Potrebbe corrompere ancora. Per questo non torna libero Salvatore Buzzi, ras delle cooperative romane, per cui la Cassazione ha fatto cadere l’associazione a delinquere di stampo mafioso ma confermando la corruzione appunto. I giudici hanno rigettato l’istanza presentata dopo il verdetto della Suprema corte.

“La motivazione del rigetto è legata al fatto che secondo i giudici Buzzi potrebbe reiterare la corruzione con la nuova classe dirigente.

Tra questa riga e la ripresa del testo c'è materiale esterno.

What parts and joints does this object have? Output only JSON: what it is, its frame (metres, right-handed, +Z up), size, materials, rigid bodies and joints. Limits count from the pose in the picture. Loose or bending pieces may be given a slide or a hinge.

Evidentemente la Corte d’appello ritiene, incredibilmente, che la nuova classe politica possa farsi corrompere, essendo la corruzione un tipico reato bilaterale” dicono gli avvocati Alessandro Diddi e Pier Gerardo Santoro. In appello Buzzi era stato condannato a 18 e 4 mesi, ma con la caduta del 416 bis la pena deve essere rideterminata in un nuovo processo d’appello. Anche per Massimo Carminati, che ha ottenuto la revoca del 41 bis, e altri imputati la pena dovrà essere ricalcolata.

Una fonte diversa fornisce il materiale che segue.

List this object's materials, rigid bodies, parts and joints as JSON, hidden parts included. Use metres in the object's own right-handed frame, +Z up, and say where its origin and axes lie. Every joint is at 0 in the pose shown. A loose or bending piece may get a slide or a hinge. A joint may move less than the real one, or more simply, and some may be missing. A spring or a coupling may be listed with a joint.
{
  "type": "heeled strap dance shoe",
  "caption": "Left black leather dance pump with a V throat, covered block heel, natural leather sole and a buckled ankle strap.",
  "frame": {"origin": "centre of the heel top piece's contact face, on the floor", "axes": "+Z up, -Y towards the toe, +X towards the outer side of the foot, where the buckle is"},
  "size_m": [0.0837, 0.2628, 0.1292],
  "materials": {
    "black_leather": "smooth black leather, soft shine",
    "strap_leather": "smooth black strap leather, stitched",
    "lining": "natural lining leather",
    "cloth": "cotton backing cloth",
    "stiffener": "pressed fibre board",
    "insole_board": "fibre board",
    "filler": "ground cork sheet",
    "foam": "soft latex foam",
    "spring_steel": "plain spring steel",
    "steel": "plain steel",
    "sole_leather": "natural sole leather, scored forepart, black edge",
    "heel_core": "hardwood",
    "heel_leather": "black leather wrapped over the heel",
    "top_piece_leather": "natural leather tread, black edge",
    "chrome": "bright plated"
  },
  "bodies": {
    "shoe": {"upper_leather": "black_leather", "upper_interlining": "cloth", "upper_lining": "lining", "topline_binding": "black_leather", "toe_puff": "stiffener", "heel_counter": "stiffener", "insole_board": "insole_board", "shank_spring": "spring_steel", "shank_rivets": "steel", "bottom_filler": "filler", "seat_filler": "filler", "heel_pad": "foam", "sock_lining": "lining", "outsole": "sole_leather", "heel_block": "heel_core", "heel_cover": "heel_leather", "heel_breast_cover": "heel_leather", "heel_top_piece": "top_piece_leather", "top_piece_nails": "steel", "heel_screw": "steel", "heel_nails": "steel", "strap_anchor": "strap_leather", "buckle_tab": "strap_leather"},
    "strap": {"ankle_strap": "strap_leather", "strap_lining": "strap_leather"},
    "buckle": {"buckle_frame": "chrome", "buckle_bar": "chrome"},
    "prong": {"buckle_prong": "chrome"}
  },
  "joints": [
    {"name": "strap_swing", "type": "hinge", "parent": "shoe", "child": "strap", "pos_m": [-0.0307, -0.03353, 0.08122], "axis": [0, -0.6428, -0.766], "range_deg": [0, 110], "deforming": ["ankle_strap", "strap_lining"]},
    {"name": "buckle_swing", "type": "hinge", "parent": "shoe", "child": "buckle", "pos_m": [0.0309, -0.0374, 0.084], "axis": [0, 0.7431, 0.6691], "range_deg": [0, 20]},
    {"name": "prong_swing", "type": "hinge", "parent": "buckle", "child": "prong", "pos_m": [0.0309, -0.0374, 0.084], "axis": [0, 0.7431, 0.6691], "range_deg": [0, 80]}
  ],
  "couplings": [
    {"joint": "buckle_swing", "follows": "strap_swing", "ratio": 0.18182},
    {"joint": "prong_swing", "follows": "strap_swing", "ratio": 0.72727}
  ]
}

Con l’operazione Mondo di Mezzo, denominata Mafia capitale all’inizio, gli investigatori aveva ricostruito un’organizzazione criminale attiva negli ultimi anni nella capitale: un gruppo di personaggi con un passato da Romanzo criminale e un presente nei palazzi che contano, capace di infiltrarsi e fare business nella gestione dei centri accoglienza per immigrati e dei campi nomadi, di finanziare cene e campagne elettorali con una filosofia ben precisa. “È la teoria del mondo di mezzo compà. Ci stanno, come si dice, i vivi sopra e i morti sotto e noi stiamo nel mezzo. E allora vuol dire che ci sta un mondo… un mondo in mezzo in cui tutti si incontrano… come è possibile… che ne so… che un domani io posso stare a cena con Berlusconi”, teorizzava Massimo Carminati. Un’intercettazione che diede il nome alle indagini degli investigatori.

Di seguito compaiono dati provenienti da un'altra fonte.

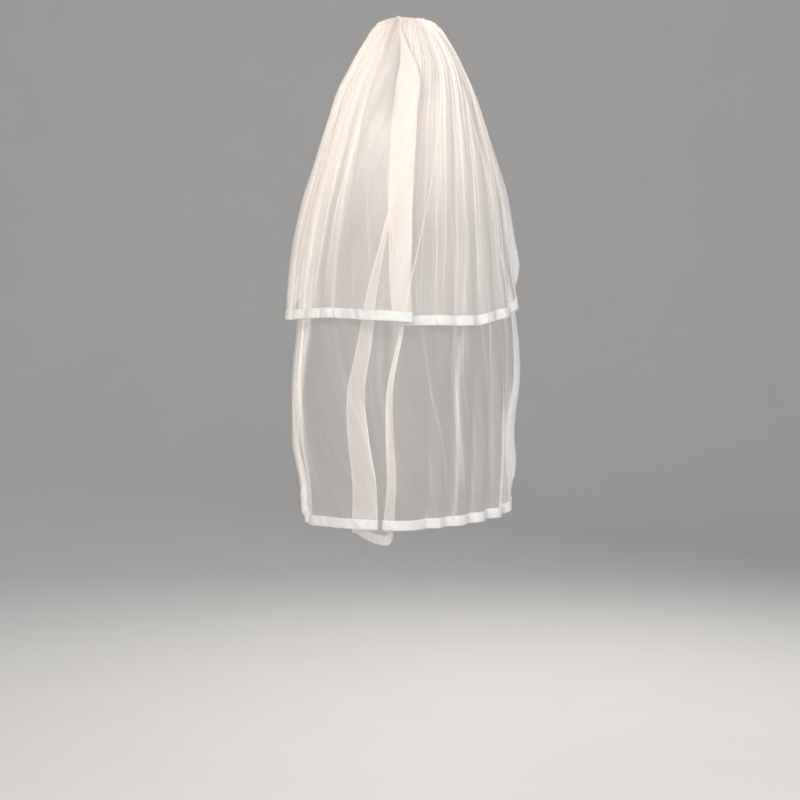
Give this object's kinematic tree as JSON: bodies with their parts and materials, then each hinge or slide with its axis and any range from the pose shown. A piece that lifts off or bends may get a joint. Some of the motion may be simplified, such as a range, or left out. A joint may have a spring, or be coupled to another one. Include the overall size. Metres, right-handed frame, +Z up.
{
  "type": "bridal veil",
  "caption": "Tiered bridal veil of soft ivory tulle edged with satin ribbon, gathered onto a hair comb and hanging in folds over head, shoulders and back, open at the front.",
  "frame": {"origin": "middle of the comb's bar, where the veil is pinned in the hair at the crown of the head", "axes": "+Z up, the wearer faces +Y so the cloth hangs at -Y, +X to the wearer's right as seen from the back"},
  "size_m": [0.5246, 0.3335, 1.1383],
  "materials": {
    "ivory_tulle": "sheer soft net",
    "ivory_satin": "satin",
    "clear_plastic": "clear, polished"
  },
  "bodies": {
    "root": {"long_net": "ivory_tulle", "short_net": "ivory_tulle", "long_ribbon": "ivory_satin", "short_ribbon": "ivory_satin", "comb": "clear_plastic"}
  },
  "joints": []
}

In attesa delle motivazioni degli ermellini, si può ipotizzare che la Suprema corte abbia seguito lo schema dei giudici del primo grado. Per cui c’erano “due diversi gruppi criminali“, uno che faceva capo a Buzzi e un altro a Carminati, ma nessuna mafia. Una forma di criminalità organizzata né “autonoma” né “derivata” perché di fatto, secondo i giudici, era assente quella violenza, quella intimidazione che caratterizza le organizzazioni criminali punite con l’articolo 416 bis. E né la corruzione, per quanto pervasiva, sistematica e capace di arrivare fino al cuore della politica, poteva essere considerata alla stregua della forza intimidatrice tipica delle mafie. L’appello aveva ribaltato quella sentenza. Ma dopo la Cassazione è rimasta la sola corruzione.